The newest JBJS ( The Journal of Bone and Joint Surgery) just arrived and as usual I started to look through the newest literature being published on the various Orthopedic specialities, in particular, Spine surgery as expected.
What better time during the holiday season to talk about risk factors for poor outcomes in cervical spine procedures and diabetes.
As you may be well aware, diabetes and smoking, are well known to be risk factors for poor outcomes related to any surgery. Diabetes and smoking, namely nicotine, are considered a “microvascular ” disease that systemically effects the entire body rather than just the lungs or pancreas.

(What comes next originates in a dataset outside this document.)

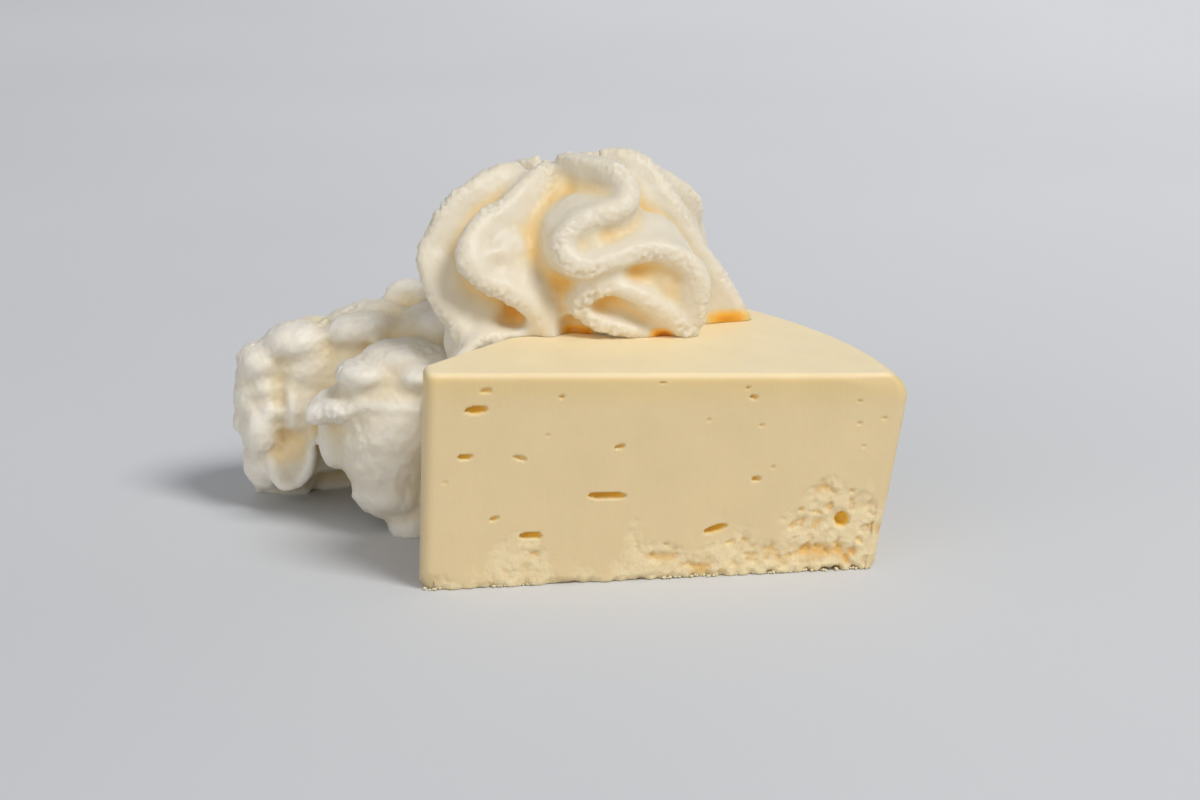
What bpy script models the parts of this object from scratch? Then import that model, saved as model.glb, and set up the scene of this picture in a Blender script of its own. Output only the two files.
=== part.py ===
# A slice of smooth baked cheesecake, with whipped cream piped on its top and heaped at its side.
# Sizes are in millimetres from the slice's tip on the floor: x runs along the front cut face to the
# rim, y away from that face, z up. The part's origin is on the floor in the middle of the slice's base,
# so place() takes the tip away from there and turns millimetres into metres.

import math

import bmesh
import bpy
from mathutils import Vector, noise

mm = 0.001
base_middle = Vector((62.0, 28.0, 0.0))

# The slice
slice_angle = math.radians(50.6)      # between its two cut faces
back_start = -2.7                     # where the second cut face's line would meet the front face's line
back_lean = 1.5                       # that face leans in by this much from floor to top
tip_facet = 4.7                       # x of the blunt end at the tip
rim_radius_top = 112.4                # the pan's wall, from the whole cake's centre
rim_radius_floor = 105.5              # it shrank from the wall and leans in towards its foot
slice_height = 49.0                   # at the tip
top_fall = 0.041                      # mm that the top drops for each mm towards the rim
corner_rounding = 2.5                 # plan radius of the upright edges
cut_rounding = 1.8                    # where the top meets a cut face
rim_rounding = 5.5                    # where the top meets the rim
rim_zone = (96.0, 110.0)              # over this radius the one rounding turns into the other
foot_rounding = 0.4
front_columns = 112                   # places along the front face
wall_rows = 60
edge_rows = 5                         # in the rounding at the top
cutter_columns = 24                   # the plainer slice that clears the cream
cutter_rows = 6
cutter_drop = 2.0                     # it reaches this far below the floor
slice_share = 0.16                    # share of the fine slice's faces that is kept

# The cream
clearance = 0.3                       # between solids that touch
grain = 1.15                          # voxel that fuses the folds
path_step = 2.0                       # between the sections along a fold
mound_fillet = 0.9                    # radius that its creases are filled to
heap_fillet = 1.3
mound_share = 0.18                    # share of the fused cream's faces that is kept
heap_share = 0.115
lump_size = 14.0                      # soft unevenness of hand-piled cream
lump_height = 2.2
floor_box = Vector((260, 260, 40))    # the block that cuts the heap flat at the floor
floor_box_middle = Vector((30, 50, -20))
mound_heart = (Vector((46, 60, 50)), Vector((46, 57, 68)))   # the mound's folds reach in to this line
heap_heart = (Vector((-14, 74, 22)), Vector((44, 74, 26)))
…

The best analogy that I can make related to how microvascular works in the body is through waterways. Follow me on this, if you would take a large body of water such as a river, and as the river begins to work through it’s tributaries and smaller streams, eventually the river becomes a creek, the creek becomes a small stream, and so on and so on, until these small streams make their way to the farthest reaching plants and trees. These small capillaries or micro-vasculature feeds these plants and streams with the water that they need. If you cut off the water supply to these capillaries and streams, the plants and trees die.

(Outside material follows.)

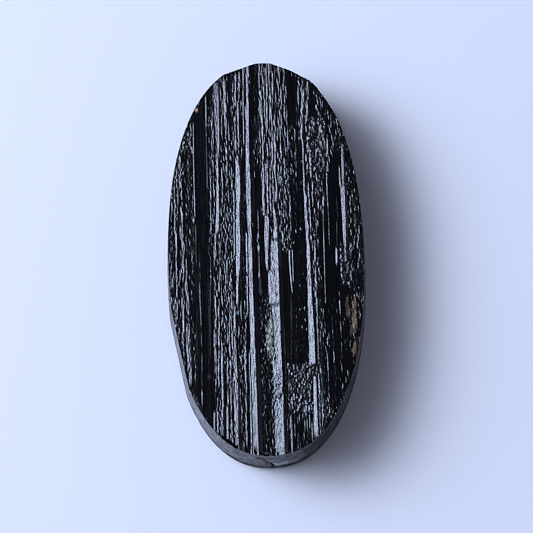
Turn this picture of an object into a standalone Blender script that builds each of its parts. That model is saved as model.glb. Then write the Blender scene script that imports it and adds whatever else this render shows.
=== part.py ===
"""Oval slab of black tourmaline with its raw striated prism face on top.

The slab lies on its flat ground base. X runs across the oval, Y along it and
along the striations, Z up. The origin is on the base, in the middle of the oval.
"""
import math

import bmesh
import bpy
import numpy as np

MM = 0.001

# The oval, at its widest just above the base.
HALF_WIDTH = 10.0
HALF_LENGTH = 20.28
OVAL_POWER = 2.27
OUTLINE_POINTS = 144
# Flats ground on the oval: direction they face, in degrees from +X, and distance from the middle.
FLATS = [
    (31.3, 14.07),
    (60.9, 18.43),
    (68.5, 19.18),
    (109.0, 19.39),
    (191.4, 10.63),
]

# The ground wall leans in from the base up to the raw top, above a small bevel.
WALL_LEAN = 0.35
EDGE_HEIGHT = 6.3
BASE_BEVEL = 0.25

# The raw top: a low crown across the slab, falling a little towards both ends.
CROWN_HEIGHT = 6.72
CROWN_DROP_SIDES = 0.46
CROWN_POWER_SIDES = 2.4
CROWN_DROP_ENDS = 0.24
CROWN_POWER_ENDS = 3.0
RAW_MARGIN = 1.2
ROW_SPACING = 0.80
RIDGE_END_LENGTH = 0.5
CLOSEST_COLUMNS = 0.07
PIT_COLUMN_SPACING = 0.34
PIT_FADE = 1.6

# Ridges that run along Y: left foot, crest, right foot, lower end, upper end, rise.
RIDGES = [
    (-9.05, -8.72, -8.35, -6.0, 7.5, 0.12),
    (-8.30, -8.02, -7.90, -2.3, 6.2, 0.11),
    (-8.05, -7.60, -7.20, -12.6, -2.5, 0.17),
    (-7.12, -6.90, -5.60, 3.8, 14.2, 0.12),
    (-6.75, -6.50, -5.60, -15.0, -2.3, 0.09),
    (-5.30, -5.05, -4.88, -12.4, -4.0, 0.10),
    (-4.90, -4.40, -4.00, 10.0, 18.4, 0.21),
    (-4.88, -4.57, -4.25, 1.8, 10.0, 0.15),
    (-4.68, -4.42, -4.20, -15.8, -9.5, 0.11),
    (-3.95, -3.60, -3.20, 8.8, 18.9, 0.15),
    (-4.18, -3.96, -3.80, -19.3, -10.6, 0.10),
    (-2.85, -2.40, -2.00, 6.0, 19.3, 0.18),
    (-3.00, -2.50, -2.10, -2.6, 6.0, 0.22),
    (-3.45, -3.05, -2.30, -19.7, -2.6, 0.19),
    (-1.80, -1.35, -0.55, -20.4, 20.4, 0.22),
    (-0.28, 0.02, 0.22, 4.3, 17.2, 0.13),
    (-0.10, 0.35, 0.55, -1.2, 4.3, 0.18),
    (0.55, 1.25, 1.95, -20.4, 2.0, 0.30),
    (0.85, 1.25, 1.65, 2.0, 11.2, 0.17),
    (0.30, 0.48, 0.62, 9.8, 20.4, 0.08),
    (0.66, 0.90, 1.02, 9.8, 20.4, 0.10),
    (1.45, 1.66, 1.86, 5.8, 11.2, 0.08),
    (1.72, 1.95, 2.30, 11.2, 18.8, 0.10),
    (2.25, 2.52, 3.10, -3.2, 6.2, 0.11),
    (1.92, 2.15, 2.95, -20.4, -16.0, 0.10),
    (1.98, 2.22, 2.60, -11.6, -5.2, 0.06),
    (3.42, 3.62, 3.80, -19.4, -14.6, 0.08),
    (3.60, 4.00, 4.30, 8.0, 17.8, 0.17),
    (4.00, 4.42, 4.75, -10.6, 7.6, 0.19),
    (4.30, 4.66, 4.78, -18.4, -12.2, 0.16),
    (4.78, 4.98, 5.55, -18.0, 2.6, 0.10),
    (5.60, 5.82, 6.15, -5.0, 7.0, 0.10),
    (5.65, 5.86, 6.30, -14.9, -8.6, 0.08),
    (6.15, 6.30, 7.05, 1.0, 8.2, 0.07),
    (6.25, 6.47, 7.30, 8.2, 12.2, 0.11),
    (7.02, 7.25, 7.95, -9.0, -3.5, 0.10),
    (7.50, 8.00, 8.65, -0.9, 11.2, 0.22),
]

# Long furrows between them: left edge, floor, right edge, lower end, upper end, depth.
FURROWS = [
    (-6.90, -6.10, -5.35, -16.5, 16.0, 0.10),
    (-1.30, -0.62, -0.12, -20.4, 20.4, 0.15),
    (2.70, 3.20, 3.70, 5.0, 18.6, 0.08),
    (2.85, 3.35, 4.00, -11.0, 5.0, 0.10),
    (6.40, 6.90, 7.45, -3.0, 15.0, 0.09),
]

# Pitted patches: middle in X and Y, half width, half length, depth of the pits.
DEEPLY_PITTED = [
    (2.80, -13.6, 1.50, 2.7, 0.13),
    (0.95, -13.6, 0.50, 1.9, 0.10),
    (5.25, 11.6, 0.95, 2.7, 0.13),
]
LIGHTLY_PITTED = [
    (-3.70, 1.0, 0.70, 8.0, 0.07),
    (-7.70, 11.6, 0.50, 1.2, 0.08),
    (8.00, -1.6, 0.60, 1.6, 0.10),
]
PIT_SEED = 11

STONE_COLOUR = (0.012, 0.012, 0.014, 1.0)
STONE_ROUGHNESS = 0.24
STONE_IOR = 1.63


def clear_scene():
    """Empty the scene."""
    for thing in list(bpy.data.objects):
        bpy.data.objects.remove(thing, do_unlink=True)


def make_collection(name):
    """Add a collection to the scene."""
    collection = bpy.data.collections.new(name)
    bpy.context.scene.collection.children.link(collection)
    return collection


def move_to(thing, collection):
    """Keep an object in one collection only."""
    for owner in list(thing.users_collection):
        owner.objects.unlink(thing)
    collection.objects.link(thing)


def oval_radius(angle, inset):
    """Distance from the middle to the oval, drawn in by an inset, in one direction."""
    across = abs(math.cos(angle)) / (HALF_WIDTH - inset)
    along = abs(math.sin(angle)) / (HALF_LENGTH - inset)
    radius = (across ** OVAL_POWER + along ** OVAL_POWER) ** (-1.0 / OVAL_POWER)
    for facing, distance in FLATS:
        cosine = math.cos(angle - math.radians(facing))
        if cosine > 0.0:
            radius = min(radius, (distance - inset) / cosine)
    return radius


def oval_ring(inset):
    """Points of the oval, evenly spread along its sides and ends."""
    points = []
    for index in range(OUTLINE_POINTS):
        turn = 2.0 * math.pi * index / OUTLINE_POINTS
        angle = math.atan2(HALF_LENGTH * math.sin(turn), HALF_WIDTH * math.cos(turn))
        radius = oval_radius(angle, inset)
        points.append((radius * math.cos(angle), radius * math.sin(angle)))
    return points


def place_ring(verts, height, inset):
    """Lay a loop of vertices along the oval at one height."""
    by_angle = sorted(verts, key=lambda vert: math.atan2(vert.co.y, vert.co.x) % (2.0 * math.pi))
    for vert, (x, y) in zip(by_angle, oval_ring(inset)):
        vert.co = (x * MM, y * MM, height * MM)


def grow_edges(shape, edges):
    """Extrude a loop of edges, and give its new edges and vertices."""
    grown = bmesh.ops.extrude_edge_only(shape, edges=edges)["geom"]
    new_edges = [item for item in grown if isinstance(item, bmesh.types.BMEdge)]
    new_verts = [item for item in grown if isinstance(item, bmesh.types.BMVert)]
    return new_edges, new_verts


def close_and_keep(shape, rim, thing):
    """Close a body over its open rim and store it in its object."""
    bmesh.ops.contextual_create(shape, geom=rim)
    bmesh.ops.recalc_face_normals(shape, faces=shape.faces)
    shape.to_mesh(thing.data)
    shape.free()


def make_oval_prism(collection):
    """Oval body with the bevel at its base and the wall leaning in upwards."""
    bpy.ops.mesh.primitive_circle_add(vertices=OUTLINE_POINTS, radius=1.0, fill_type="NGON")
    prism = bpy.context.object
    prism.name = "oval_prism"
    shape = bmesh.new()
    shape.from_mesh(prism.data)
    edges = list(shape.edges)
    place_ring(shape.verts, 0.0, BASE_BEVEL)
    edges, verts = grow_edges(shape, edges)
    place_ring(verts, BASE_BEVEL, 0.0)
    edges, verts = grow_edges(shape, edges)
    top = CROWN_HEIGHT + RAW_MARGIN
    place_ring(verts, top, WALL_LEAN * (top - BASE_BEVEL) / EDGE_HEIGHT)
    close_and_keep(shape, edges, prism)
    prism.display_type = "WIRE"
    prism.hide_render = True
    move_to(prism, collection)
    return prism


def end_fade(y, lower, upper):
    """One along a ridge, dropping to nothing at both of its ends."""
    return np.clip(np.minimum(y - lower, upper - y) / RIDGE_END_LENGTH, 0.0, 1.0)


def add_folds(height, x, y, folds, sign):
    """Add three-line folds that run along Y to a height field."""
    for left, middle, right, lower, upper, size in folds:
        rising = (x - left) / (middle - left)
        falling = (right - x) / (right - middle)
        height += sign * size * np.clip(np.minimum(rising, falling), 0.0, 1.0) * end_fade(y, lower, upper)
    return height


def top_height(x, y):
    """Height of the raw top in mm."""
    height = CROWN_HEIGHT - CROWN_DROP_SIDES * (np.abs(x) / HALF_WIDTH) ** CROWN_POWER_SIDES
    height = height - CROWN_DROP_ENDS * (np.abs(y) / HALF_LENGTH) ** CROWN_POWER_ENDS
    height = add_folds(height, x, y, RIDGES, 1.0)
    height = add_folds(height, x, y, FURROWS, -1.0)
    chance = np.random.default_rng(PIT_SEED)
    for middle_x, middle_y, half_width, half_length, depth in DEEPLY_PITTED + LIGHTLY_PITTED:
        from_middle = np.hypot((x - middle_x) / half_width, (y - middle_y) / half_length)
        height -= depth * chance.random(x.shape) * np.clip(PIT_FADE * (1.0 - from_middle), 0.0, 1.0)
    return height


def fold_columns():
    """Positions across the slab of every crest, then of every foot and floor that is clear of them."""
    reach = HALF_WIDTH + RAW_MARGIN
    crests = sorted(fold[1] for fold in RIDGES)
    others = [-reach, reach]
    for fold in RIDGES + FURROWS:
        others.extend(fold[:3])
    for middle_x, _, half_width, _, _ in DEEPLY_PITTED:
        others.extend(np.arange(middle_x - half_width, middle_x + half_width, PIT_COLUMN_SPACING))
    columns = []
    for line in crests + sorted(others):
        if all(abs(line - other) > CLOSEST_COLUMNS for other in columns):
            columns.append(float(line))
    return np.array(sorted(columns))


def make_raw_block(collection):
    """Block whose upper side is the raw striated face."""
    columns = fold_columns()
    reach = HALF_LENGTH + RAW_MARGIN
    rows = np.linspace(-reach, reach, int(2.0 * reach / ROW_SPACING) + 1)
    bpy.ops.mesh.primitive_grid_add(
        x_subdivisions=len(columns) - 1, y_subdivisions=len(rows) - 1, size=2.0)
    block = bpy.context.object
    block.name = "tourmaline_crystal"
    grid = np.empty(len(block.data.vertices) * 3)
    block.data.vertices.foreach_get("co", grid)
    across, along, _ = (grid.reshape(-1, 3).T + 1.0) / 2.0
    x = columns[np.rint(across * (len(columns) - 1)).astype(int)]
    y = rows[np.rint(along * (len(rows) - 1)).astype(int)]
    placed = np.stack([x, y, top_height(x, y)], axis=1) * MM
    block.data.vertices.foreach_set("co", placed.ravel())
    shape = bmesh.new()
    shape.from_mesh(block.data)
    bmesh.ops.triangulate(shape, faces=shape.faces)
    rim, verts = grow_edges(shape, [edge for edge in shape.edges if edge.is_boundary])
    for vert in verts:
        vert.co.z = -RAW_MARGIN * MM
    close_and_keep(shape, rim, block)
    move_to(block, collection)
    return block


def stone_material():
    """Glossy black stone."""
    material = bpy.data.materials.new("black_tourmaline")
    material.use_nodes = True
    shader = material.node_tree.nodes["Principled BSDF"]
    shader.inputs["Base Color"].default_value = STONE_COLOUR
    shader.inputs["Roughness"].default_value = STONE_ROUGHNESS
    shader.inputs["IOR"].default_value = STONE_IOR
    return material


def build():
    """Cut the oval out of the raw block."""
    clear_scene()
    crystal_parts = make_collection("tourmaline_crystal")
    cutters = make_collection("cutters")
    prism = make_oval_prism(cutters)
    block = make_raw_block(crystal_parts)
    cut = block.modifiers.new("oval", "BOOLEAN")
    cut.operation = "INTERSECT"
    cut.solver = "EXACT"
    cut.object = prism
    block.data.materials.append(stone_material())


build()
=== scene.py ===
"""Looks of the oval tourmaline slab: fine raw top, ground wall, paper, window light and camera.

Places on the stone are in millimetres in the part's frame: X across the oval, Y along
its length and its striations, Z up from the flat base.
"""

import math

import bpy
import numpy as np
from mathutils import Matrix, Vector


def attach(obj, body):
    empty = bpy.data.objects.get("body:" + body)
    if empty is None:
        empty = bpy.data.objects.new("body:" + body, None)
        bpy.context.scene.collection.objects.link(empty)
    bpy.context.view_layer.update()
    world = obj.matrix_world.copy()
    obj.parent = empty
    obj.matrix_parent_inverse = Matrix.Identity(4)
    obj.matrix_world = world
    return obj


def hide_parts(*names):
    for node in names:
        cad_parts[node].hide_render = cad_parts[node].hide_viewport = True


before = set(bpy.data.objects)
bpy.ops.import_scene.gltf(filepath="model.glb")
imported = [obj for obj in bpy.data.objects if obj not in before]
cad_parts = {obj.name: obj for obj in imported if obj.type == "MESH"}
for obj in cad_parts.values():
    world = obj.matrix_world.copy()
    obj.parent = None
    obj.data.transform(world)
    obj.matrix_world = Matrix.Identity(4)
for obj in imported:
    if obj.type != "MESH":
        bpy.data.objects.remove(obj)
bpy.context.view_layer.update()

MM = 0.001

# The oval and its wall, as built.
HALF_WIDTH = 10.0
HALF_LENGTH = 20.28
OVAL_POWER = 2.27
# Flattened stretches of the outline: facing in degrees, distance from the middle.
FLATS = [
    (31.3, 14.07),
    (60.9, 18.43),
    (68.5, 19.18),
    (109.0, 19.39),
    (191.4, 10.63),
]
WALL_LEAN = 0.35
EDGE_HEIGHT = 6.3
FOOT_HEIGHT = 0.6
FOOT_INSET = 0.32
TOP_INSET = WALL_LEAN * (EDGE_HEIGHT - FOOT_HEIGHT) / EDGE_HEIGHT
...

The same be held true for the micro-vasculature of the body. Diabetes and Smoking essentially chokes off the blood supply to the bone, organs, and tissues that need these pathways to survive. If you block the blood supply to the bone, organs, and tissues, this in turn forces them to not work efficiently and effectively.
Essentially, working to better control diabetes, cease smoking, and losing weight all help to improve successful outcomes with any surgery. Therefore, it is imperative to work with your medical provider to monitor your hemoglobin A1C, work on smoking cessation, and improve your overall health.